With David Lee recording 20.2 points on 54.5% shooting, 11.7 rebounds, 3.6 assists and half-a-block a game, it's not out-of-the-question to expect something similar out of Monroe. If Monroe earns the same 15.5 attempts a game, 18 points should be within reach, given that Lee had shown a better touch from the free throw line. Since he's not an equivalent offensive rebounder to David Lee, 8 rebounds per game would be a solid expected ceiling. They can both pass, which drives this comparison, and neither can be expected to block shots and defend effectively.

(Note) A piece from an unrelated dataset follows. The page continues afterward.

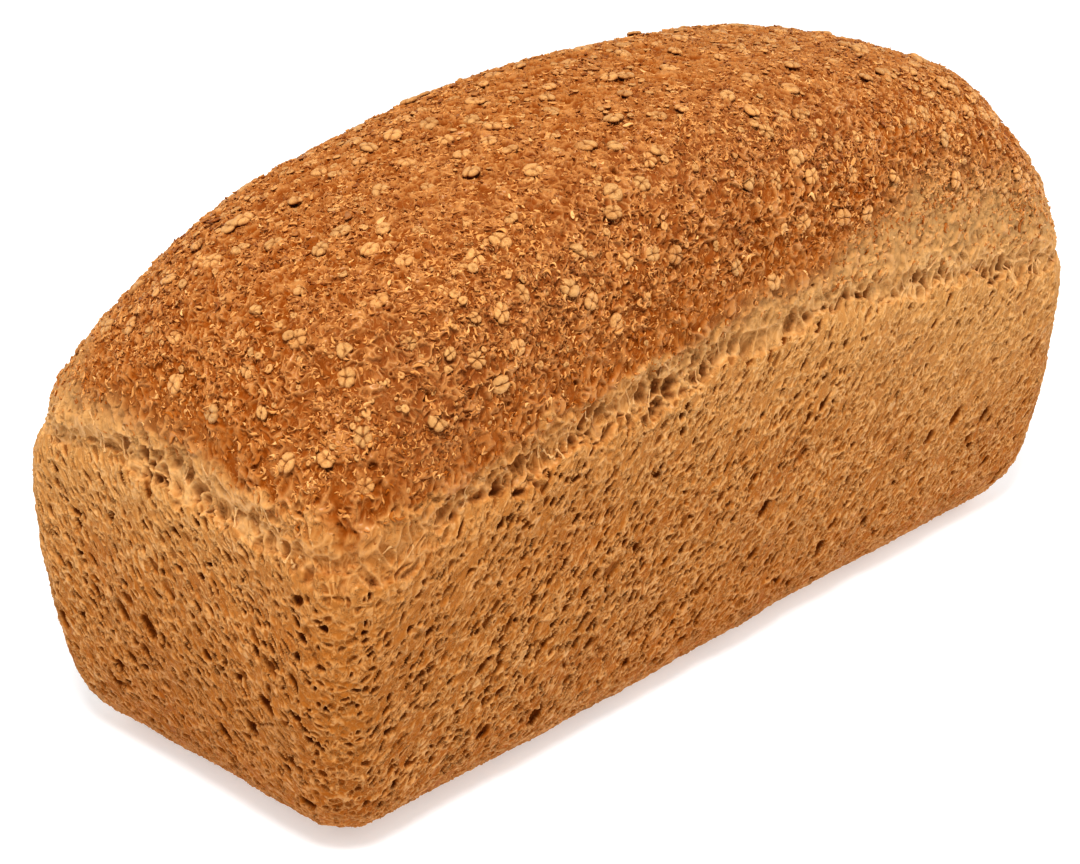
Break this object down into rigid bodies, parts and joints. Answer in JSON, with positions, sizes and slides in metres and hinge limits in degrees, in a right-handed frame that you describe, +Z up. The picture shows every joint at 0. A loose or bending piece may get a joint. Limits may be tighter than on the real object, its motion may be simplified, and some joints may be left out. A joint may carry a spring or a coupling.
{
  "type": "spelt loaf",
  "caption": "Tin-baked spelt loaf with straight pitted walls, a torn break line and a domed crust that carries small flakes.",
  "frame": {"origin": "middle of the loaf's plan, on the flat base that it stands on", "axes": "+Z up, +X along the loaf's length, -Y towards the long side that the loaf is seen from"},
  "size_m": [0.2612, 0.1108, 0.1371],
  "materials": {
    "crust": "matte"
  },
  "bodies": {
    "root": {"loaf": "crust"}
  },
  "joints": []
}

Greg Monroe could project to be not a "poor man's David Lee", but the dentist to David Lee's doctor. If Greg Monroe finds himself with 37 minutes per game, 18, 8 and 4 is an entirely possible ceiling for a player of his talent, IQ and physical ability. Before the stat-heads rip my head off, I must repeat that this is the absolute best-case scenario. The comparison to Lee is especially relevant, in that Lee is not a respected defender, a career point which Monroe is expected to fulfill.

In Summary

In the SB Nation mock draft for 2010, I suggested DBB select Cole Aldrich with the 7th pick. I think Aldrich has the drive, size and skill to be a solid player in the NBA. But Monroe was not on the board when I made my suggestion. Monroe is a deeply gifted player, but carries many weaknesses in his game. Detroit Defense will not be our calling card with a Villanueva/Monroe frontcourt, but if John Kuester can plan accordingly we could be in for an entirely exciting brand of fast-paced, fast-pass basketball. Kuester was hired as an offensive playbook genius, and you have to bet that man is salivating right now with the opportunities involving Monroe.

As both a stat-head and a pessimist, I'm well aware of the negatives hanging on this man's shoulders. It's entirely possible that through bad defense and turnovers, Monroe might present empty production on court-- but that is not yet set in stone. I welcome Greg Monroe as Detroit's newest player, and the future of the Pistons' frontcourt. Let's see what you've got, young fella... it's your time to step up.

For some reason, I have real, tangible faith that you're going to give it your all.